La juge Sylvie Marcotte lui a ordonné de payer un total de 80 000 $ d’amendes. « Dans la sentence que je vais rendre, il y a un effet dissuasif sur vous-même, mais également sur la collectivité, c’est-à-dire pour les gens qui voudraient agir dans les mêmes circonstances. »

« Une peine qui va dénoncer ce geste »

Le Collège des médecins était aussi au palais de justice de Joliette, vendredi dernier, contre l’ancien ostéopathe Sylvain Doyon. Cet homme a été acquitté en 2017 d’une accusation d’agression sexuelle après avoir inséré ses doigts dans l’anus et le vagin d’une adolescente. Il plaide qu’il s’agissait d’une technique reconnue par les ostéopathes et qu’elle lui a été enseignée au Collège d’études ostéopathiques.

PHOTO ARCHIVES LA PRESSE

Sylvain Doyon

En rapport avec ces gestes faits sur cette mineure, Sylvain Doyon est accusé de deux chefs d’accusation par le Collège, soit d’exercice illégal de la médecine et d’avoir donné lieu de croire qu’il était autorisé à exercer la médecine.

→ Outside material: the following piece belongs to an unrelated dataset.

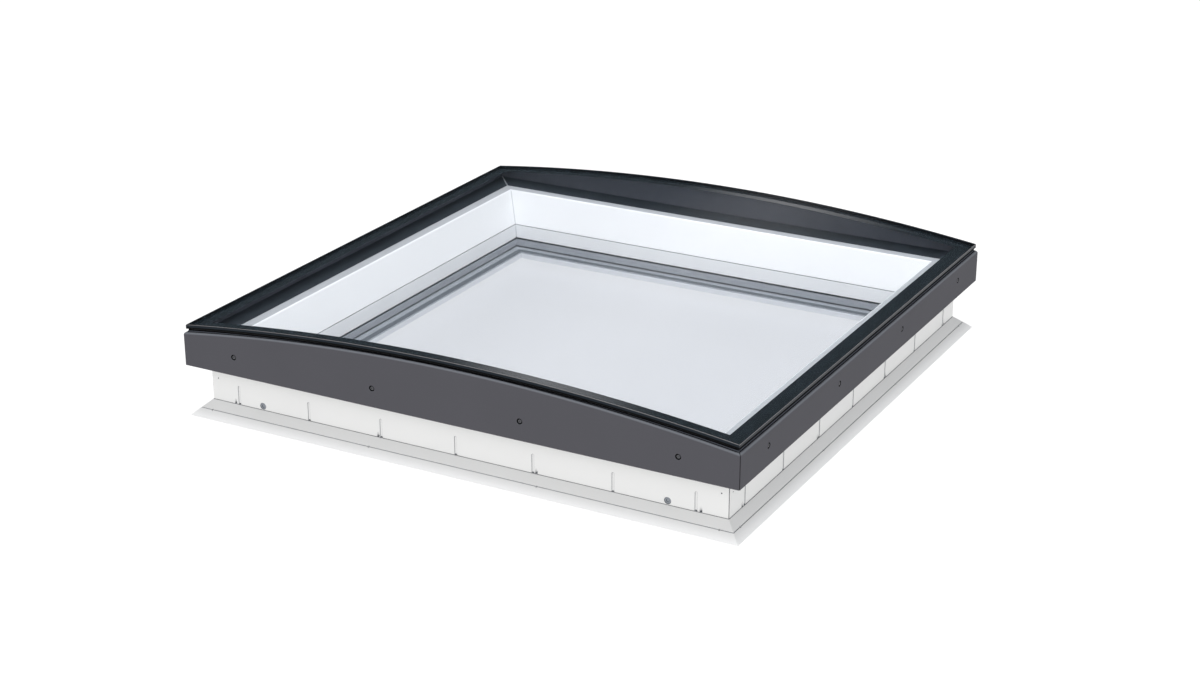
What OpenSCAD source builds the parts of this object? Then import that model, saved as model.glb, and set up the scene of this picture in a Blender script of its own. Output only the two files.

L’avocat qui représente le Collège, MStéphane Gauthier, a affirmé vendredi que ce n’était pas acceptable qu’un thérapeute comme Sylvain Doyon ait pu croire qu’il pouvait faire des traitements par voie vaginale et par voie anale.

Ce n’est pas normal !

MStéphane Gauthier, avocat qui représente le Collège des médecins

« On vous demande de prononcer une peine qui va dénoncer ce geste-là et qui va dissuader tous les gens au Québec de réaliser des activités réservées aux médecins, en plus lorsqu’elles sont aussi importantes, graves, intimes et invasives », a plaidé MGauthier.

Dans cette affaire, le juge rendra sa décision l’automne prochain.

Pour encore mieux protéger la population, le DGaudreault souhaite s’entretenir prochainement avec le ministère de la Justice sur l’exercice illégal de la médecine, parce que le Collège des médecins ne peut « agir seul », a-t-il allégué.

Ce texte été modifié après publication afin de refléter le fait que c’est l’entreprise Maison Jacynthe, et non Jacynthe René, qui a été reconnue coupable d’exercice illégal de la médecine.